The Coast Guard
During World War II
A great armada lies off the Okinawa
beachhead: troops and supplies pour in for the last major operation of
World War II.
The Coast Guard's final major amphibious action was at Okinawa.
Operation Iceberg proceeded along the same successful formula that other
Allied invasions had taken. Carrier aircraft and surface ships shelled
and bombed the island for nine days prior to the landings. The Coast
Guard had a total of 53 ships that participated, and another six with
partial Coast Guard crews accompanied the invasion forces. These
transports, cargo vessels, amphibious force flagships, and more than 40
LSTs and LCIs formed part of the overall force of more than 1,400
vessels carrying more than 548,000 soldiers, sailors and Marines.
Coast Guard-manned USS
The amphibious task force arrived off the beaches on Easter morning,
April 1, 1945. The Japanese chose not to defend the beachhead. Therefore
the greatest initial threat faced by the attacking force was Kamikaze
attacks. During these attacks a suicide plane struck the Coast
Guard-manned LST-884. The plane plowed through the shipfitter's
shop and into its cargo of ammunition. Racked by fire and explosions,
the commanding officer ordered all hands to abandon ship, but the attack
had cost the lives of 24 men.
The beachmasters and their men waged their own battle with an unseen
enemy. The coral off the beaches at Okinawa complicated the unloading of
supplies. The LCVPs and LCMs had only six hours a day, near high tide,
to unload the craft. Due to the tremendous needs of the campaign the
beachmasters found it necessary to unload as many of the craft at high
tide, pile the supplies on the beach, and then move the material inland
at low tide. This kept the transports at anchor for a long period of
time and offered the Kamikaze pilots, suicide boats and torpedo craft
ample time to strike at the fleet.
The officers and crew of Coast
Guard-manned LST-202 somewhere in the Pacific, one of 76 LST's manned by
the Coast Guard.
The Coast Guard remained active with the amphibious forces until the
surrender of Japan. Afterwards the cutters performed various operations
with the occupation forces including mine-sweeping activities. The Coast
Guard transports finished their major work in the Pacific by
transporting thousands of men home in the "Magic Carpet" trips.

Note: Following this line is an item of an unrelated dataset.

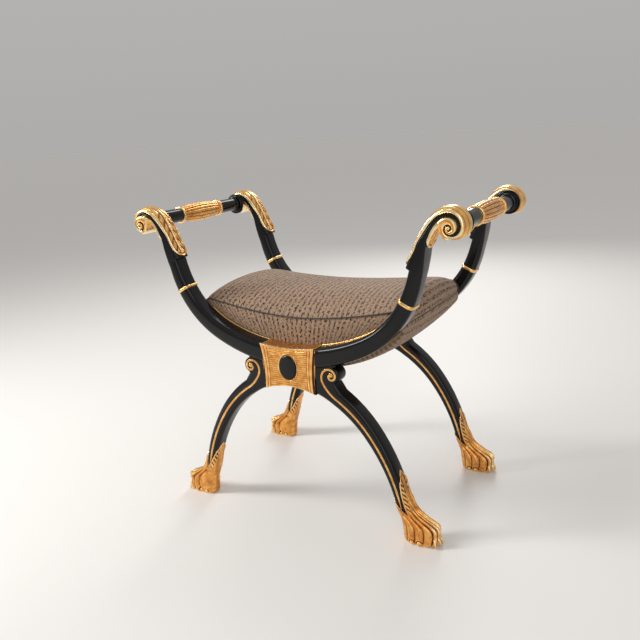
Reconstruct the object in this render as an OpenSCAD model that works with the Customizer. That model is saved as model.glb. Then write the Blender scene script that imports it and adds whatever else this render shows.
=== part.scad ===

The Coast Guard made a tremendous contribution to the war effort as
part of the amphibious forces in the Pacific. The men of this nation's
smallest military service proved as heroic and valiant as the men in the
other branches. When the Coast Guard was returned to its peacetime role
in 1946, Secretary of the Navy James Forrestal stated that during the
war the Coast Guard "earned the highest respect and deepest appreciation
of the Navy and Marine Corps. Its performance of duty has been without
exception in keeping with the highest traditions of service."